Supplied information:
★ ★ ★ ★ ★ ★ ★

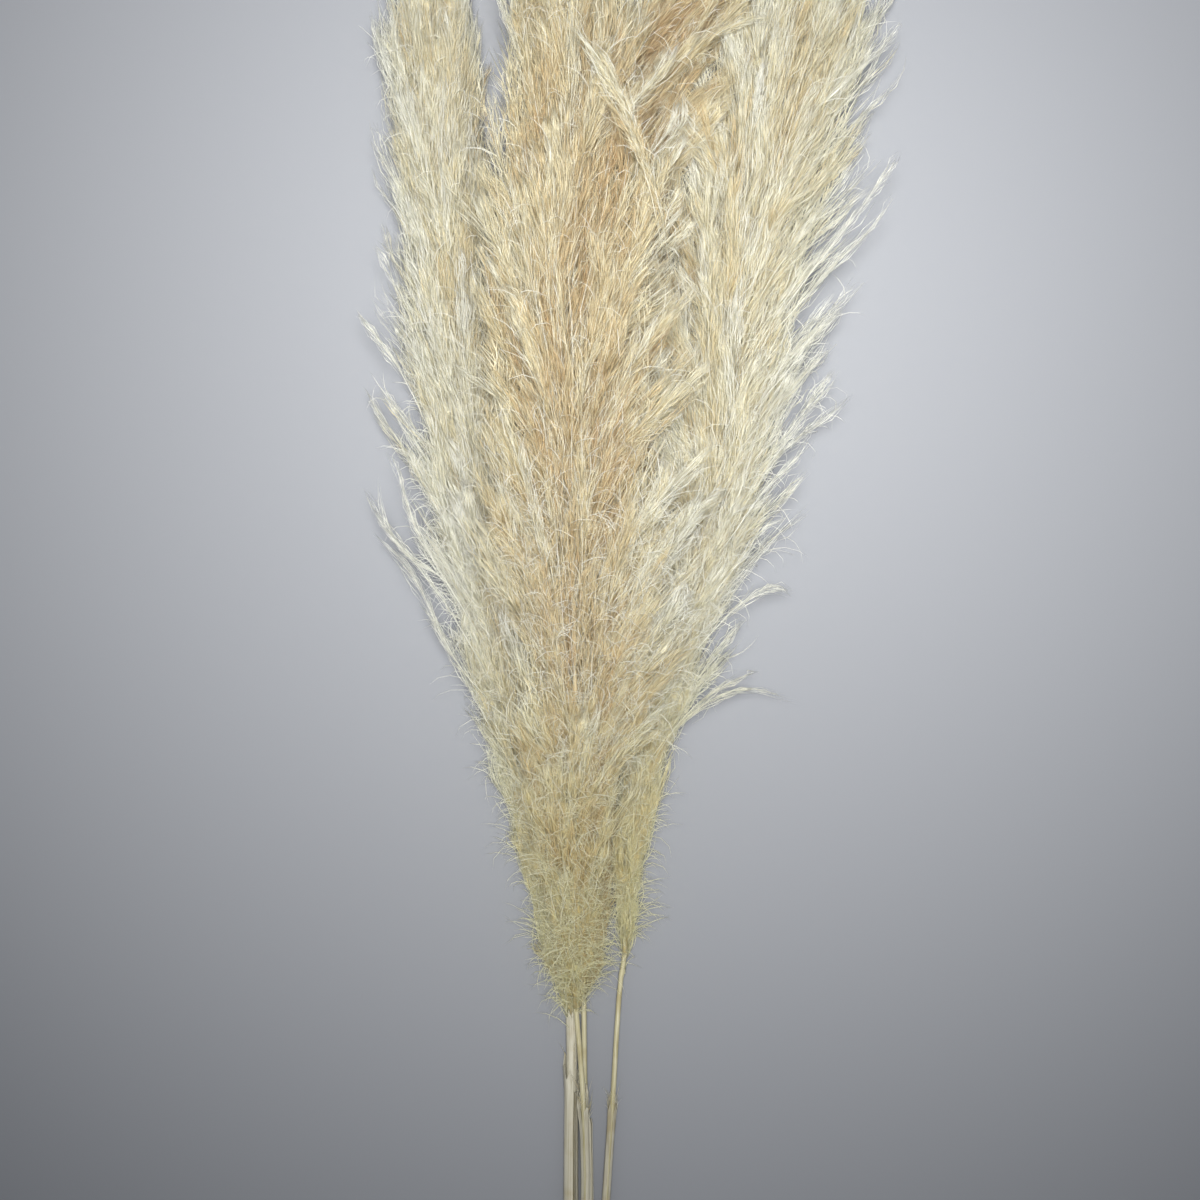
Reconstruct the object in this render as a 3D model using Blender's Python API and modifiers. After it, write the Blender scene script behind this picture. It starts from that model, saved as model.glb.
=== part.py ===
"""A bunch of four dried pampas grass stems, held by a rubber band and lying on a surface.

Metres, +Z up. The bunch lies along Y: plumes towards +Y, cut ends towards -Y, and the lowest
plumes and the band rest on z = 0. The origin is under the middle of the whole bunch. Lengths in
the tables below are millimetres, and MM turns them into metres.
"""

import math

import bmesh
import bpy
import numpy as np

MM = 0.001
GAP = 0.3                # clearance between two pieces that touch
BUNCH_NAME = "pampas_grass_bundle"

# Stalks: a round reed that tapers from the cut end to the plume, swollen at its joints.
STALK_RING_RESOLUTION = 3
STALK_STEPS = 16
JOINT_SWELLING = 0.35    # how far a joint stands out of the stalk
JOINT_HALF_LENGTH = 3.0

# Sheaths: a dry leaf rolled round the stalk, open along one line and torn at its mouth.
SHEATH_WALL = 0.35
SHEATH_MOUTH_PLAY = 0.3  # how much wider the mouth is than a close fit
SHEATH_SLIT_DEG = 26.0   # how far round the stalk the leaf's two edges stay apart
SHEATH_COLUMNS = 15
SHEATH_ROWS = 12
SHEATH_START_Y = -536.0

# Plumes: the closed shape that the feathery branches fill.
PLUME_RING_POINTS = 16
PLUME_ROUNDNESS = 2.3    # 2 is an ellipse, more is boxier
PLUME_STEPS_PER_SPAN = 2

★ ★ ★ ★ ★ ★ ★

Instructions to follow:
Return exactly the lines that run from the top of the listing above to the line containing "on a surface.", please, keeping both end lines and leaving out everything else.

Answer for this exercise:
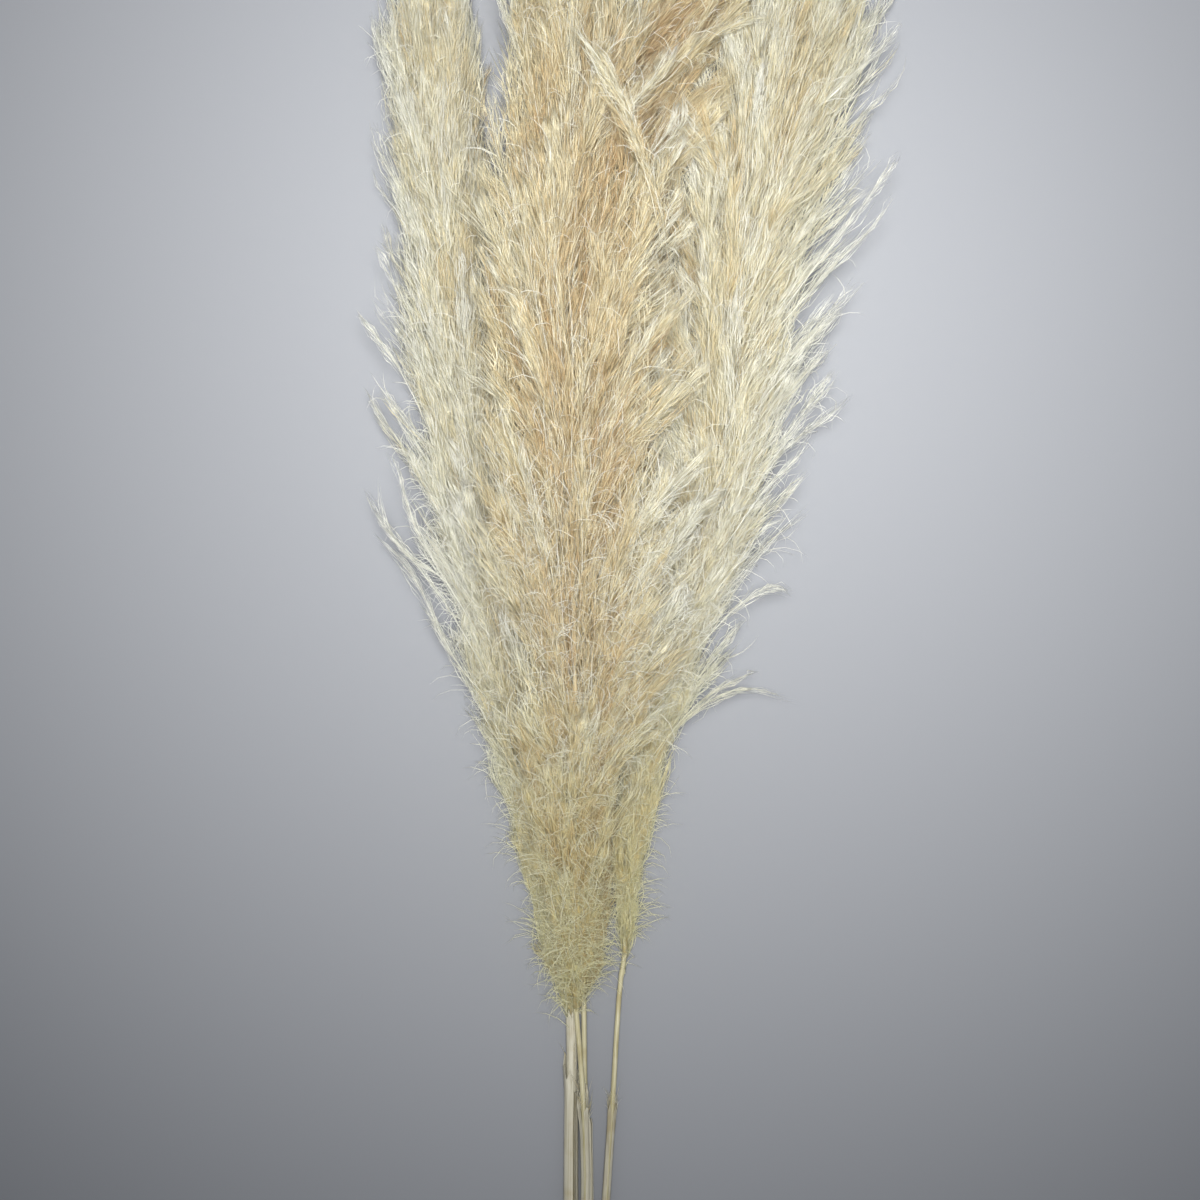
Reconstruct the object in this render as a 3D model using Blender's Python API and modifiers. After it, write the Blender scene script behind this picture. It starts from that model, saved as model.glb.
=== part.py ===
"""A bunch of four dried pampas grass stems, held by a rubber band and lying on a surface.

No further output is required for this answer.